Assume that I have a multivariate Gaussian distribution $\mathcal{N}(x;\mu,\Sigma)$ in $D$-dimensional space parameterized by a mean vector $\mu \in \mathbb{R}^D$ and a covariance matrix $\Sigma \in \mathbb{R}^{D \times D}$. Assume further that I have a point $p\in\mathbb{R}^D$. I want to find out whether this point lies within two standard deviations of the multivariate Gaussian distribution given its covariance matrix.

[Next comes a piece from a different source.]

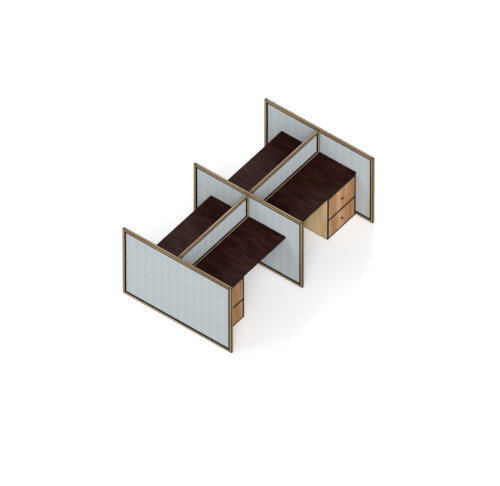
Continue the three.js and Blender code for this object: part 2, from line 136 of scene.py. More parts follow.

My current idea would be to:
- Evaluate $y=\mathcal{N}(x;\mathbf{0}_D,\mathbf{I}_D)$ at $x=[2,0,...,0]^T$ where $\mathbf{0}_D$ and $\mathbf{I}_D$ are a vector of zeroes and the identity matrix in $D$ dimensions;
- Normalize $y$ by dividing it through the maximum posterior probability density $\bar{y}=y/\mathcal{N}(\mathbf{0}_D;\mathbf{0}_D,\mathbf{I}_D)$
- Then evaluate $\bar{z}=\mathcal{N}(p;\mu,\Sigma)/\mathcal{N}(\mu;\mu,\Sigma)$
- If $\bar{z} \leq \bar{y}$, then $p$ is within two standard deviations of $\mu$
However, the need to evaluate a standard multivariate Gaussian first does seem a bit inelegant. Is there a more elegant way of determining whether a point is within two standard deviations of a Gaussian defined by a vector $\mu$ and a covariance matrix $\Sigma$?